◆ **Task goal**
Write the material out again in full, exactly.

◆ **Dataset extract**

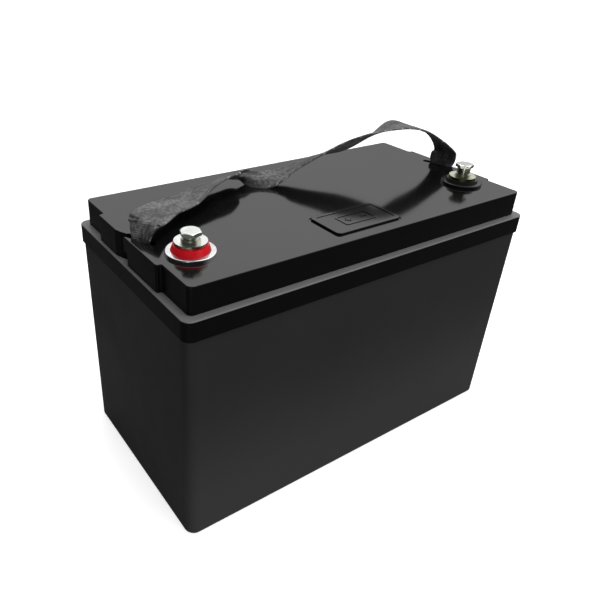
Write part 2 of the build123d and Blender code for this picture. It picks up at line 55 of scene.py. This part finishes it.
CAMERA_PLACE = (-0.30864, -0.34994, 0.38912)
CAMERA_AZIMUTH = -35.533      # degrees about Z, from looking along +Y
CAMERA_ELEVATION = 29.679
CAMERA_ROLL = 2.433
CAMERA_LENS = 36.783          # mm
CAMERA_SENSOR = 36.0          # mm
CAMERA_SHIFT = (0.08333, -0.02539)
DOME_HORIZON = 0.06           # strength of the light from the horizon
DOME_ZENITH = 2.5             # and from overhead
DOME_RISE = (0.1, 1.0)        # heights on the dome between which it goes from the one to the other
DOME_BACK = (0.87, 0.49, 0.0)   # towards the side that lights the pack the most
DOME_FRONT = 0.05             # share of that light that comes from the other side
DOME_TURN = (-0.1, 0.5)       # from the side that gives the least to the side that gives it all
BACKDROP = 1.0                # what the camera sees behind the pack
FLOOR_RADIUS = 24
PACK_MIDDLE = (0, 0, 0.1)     # the point that the two large lamps face


def turn(degrees, axis):
    return Matrix.Rotation(math.radians(degrees), 4, axis)


def add_camera():
    data = bpy.data.cameras.new("camera")
    data.lens = CAMERA_LENS
    data.sensor_width = CAMERA_SENSOR
    data.shift_x, data.shift_y = CAMERA_SHIFT
    data.clip_start = 0.01
    data.clip_end = 60.0
    camera = bpy.data.objects.new("camera", data)
    bpy.context.scene.collection.objects.link(camera)
    aim = turn(CAMERA_AZIMUTH, "Z") @ turn(90 - CAMERA_ELEVATION, "X") @ turn(CAMERA_ROLL, "Z")
    camera.matrix_world = Matrix.Translation(CAMERA_PLACE) @ aim
    bpy.context.scene.camera = camera


def add_area(name, place, target, width, depth, power):
    data = bpy.data.lights.new(name, "AREA")
    data.shape = "ELLIPSE"
    data.size = width
    data.size_y = depth
    data.energy = power
    lamp = bpy.data.objects.new(name, data)
    bpy.context.scene.collection.objects.link(lamp)
    lamp.location = place
    lamp.rotation_euler = (Vector(target) - Vector(place)).to_track_quat("-Z", "Y").to_euler()
    return lamp


def add_world():
    """A soft dome: brightest overhead, dim at the horizon and in front. The backdrop is plain white."""
    world = bpy.data.worlds.new("studio")
    bpy.context.scene.world = world
    world.use_nodes = True
    add, link = world.node_tree.nodes.new, world.node_tree.links.new
    background = world.node_tree.nodes["Background"]
    background.inputs["Color"].default_value = (1.0, 1.0, 1.0, 1.0)

    def graded(value, start, end, low, high):
        """Map a number from start..end to low..high."""
        node = add("ShaderNodeMapRange")
        link(value, node.inputs["Value"])
        for name, number in (("From Min", start), ("From Max", end), ("To Min", low), ("To Max", high)):
            node.inputs[name].default_value = number
        return node.outputs["Result"]

    direction = add("ShaderNodeTexCoord").outputs["Generated"]
    split = add("ShaderNodeSeparateXYZ")
    link(direction, split.inputs["Vector"])
    facing = add("ShaderNodeVectorMath")
    facing.operation = "DOT_PRODUCT"
    facing.inputs[1].default_value = DOME_BACK
    link(direction, facing.inputs[0])
    dome = add("ShaderNodeMath")
    dome.operation = "MULTIPLY"
    link(graded(split.outputs["Z"], *DOME_RISE, DOME_HORIZON, DOME_ZENITH), dome.inputs[0])
    link(graded(facing.outputs["Value"], *DOME_TURN, DOME_FRONT, 1.0), dome.inputs[1])
    choice = add("ShaderNodeMix")
    link(add("ShaderNodeLightPath").outputs["Is Camera Ray"], choice.inputs["Factor"])
    link(dome.outputs["Value"], choice.inputs["A"])
    choice.inputs["B"].default_value = BACKDROP
    link(choice.outputs["Result"], background.inputs["Strength"])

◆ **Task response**
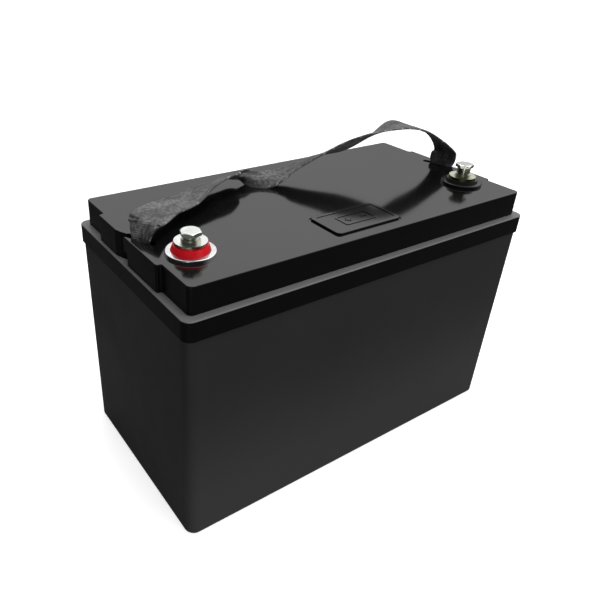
Write part 2 of the build123d and Blender code for this picture. It picks up at line 55 of scene.py. This part finishes it.
CAMERA_PLACE = (-0.30864, -0.34994, 0.38912)
CAMERA_AZIMUTH = -35.533      # degrees about Z, from looking along +Y
CAMERA_ELEVATION = 29.679
CAMERA_ROLL = 2.433
CAMERA_LENS = 36.783          # mm
CAMERA_SENSOR = 36.0          # mm
CAMERA_SHIFT = (0.08333, -0.02539)
DOME_HORIZON = 0.06           # strength of the light from the horizon
DOME_ZENITH = 2.5             # and from overhead
DOME_RISE = (0.1, 1.0)        # heights on the dome between which it goes from the one to the other
DOME_BACK = (0.87, 0.49, 0.0)   # towards the side that lights the pack the most
DOME_FRONT = 0.05             # share of that light that comes from the other side
DOME_TURN = (-0.1, 0.5)       # from the side that gives the least to the side that gives it all
BACKDROP = 1.0                # what the camera sees behind the pack
FLOOR_RADIUS = 24
PACK_MIDDLE = (0, 0, 0.1)     # the point that the two large lamps face


def turn(degrees, axis):
    return Matrix.Rotation(math.radians(degrees), 4, axis)


def add_camera():
    data = bpy.data.cameras.new("camera")
    data.lens = CAMERA_LENS
    data.sensor_width = CAMERA_SENSOR
    data.shift_x, data.shift_y = CAMERA_SHIFT
    data.clip_start = 0.01
    data.clip_end = 60.0
    camera = bpy.data.objects.new("camera", data)
    bpy.context.scene.collection.objects.link(camera)
    aim = turn(CAMERA_AZIMUTH, "Z") @ turn(90 - CAMERA_ELEVATION, "X") @ turn(CAMERA_ROLL, "Z")
    camera.matrix_world = Matrix.Translation(CAMERA_PLACE) @ aim
    bpy.context.scene.camera = camera


def add_area(name, place, target, width, depth, power):
    data = bpy.data.lights.new(name, "AREA")
    data.shape = "ELLIPSE"
    data.size = width
    data.size_y = depth
    data.energy = power
    lamp = bpy.data.objects.new(name, data)
    bpy.context.scene.collection.objects.link(lamp)
    lamp.location = place
    lamp.rotation_euler = (Vector(target) - Vector(place)).to_track_quat("-Z", "Y").to_euler()
    return lamp


def add_world():
    """A soft dome: brightest overhead, dim at the horizon and in front. The backdrop is plain white."""
    world = bpy.data.worlds.new("studio")
    bpy.context.scene.world = world
    world.use_nodes = True
    add, link = world.node_tree.nodes.new, world.node_tree.links.new
    background = world.node_tree.nodes["Background"]
    background.inputs["Color"].default_value = (1.0, 1.0, 1.0, 1.0)

    def graded(value, start, end, low, high):
        """Map a number from start..end to low..high."""
        node = add("ShaderNodeMapRange")
        link(value, node.inputs["Value"])
        for name, number in (("From Min", start), ("From Max", end), ("To Min", low), ("To Max", high)):
            node.inputs[name].default_value = number
        return node.outputs["Result"]

    direction = add("ShaderNodeTexCoord").outputs["Generated"]
    split = add("ShaderNodeSeparateXYZ")
    link(direction, split.inputs["Vector"])
    facing = add("ShaderNodeVectorMath")
    facing.operation = "DOT_PRODUCT"
    facing.inputs[1].default_value = DOME_BACK
    link(direction, facing.inputs[0])
    dome = add("ShaderNodeMath")
    dome.operation = "MULTIPLY"
    link(graded(split.outputs["Z"], *DOME_RISE, DOME_HORIZON, DOME_ZENITH), dome.inputs[0])
    link(graded(facing.outputs["Value"], *DOME_TURN, DOME_FRONT, 1.0), dome.inputs[1])
    choice = add("ShaderNodeMix")
    link(add("ShaderNodeLightPath").outputs["Is Camera Ray"], choice.inputs["Factor"])
    link(dome.outputs["Value"], choice.inputs["A"])
    choice.inputs["B"].default_value = BACKDROP
    link(choice.outputs["Result"], background.inputs["Strength"])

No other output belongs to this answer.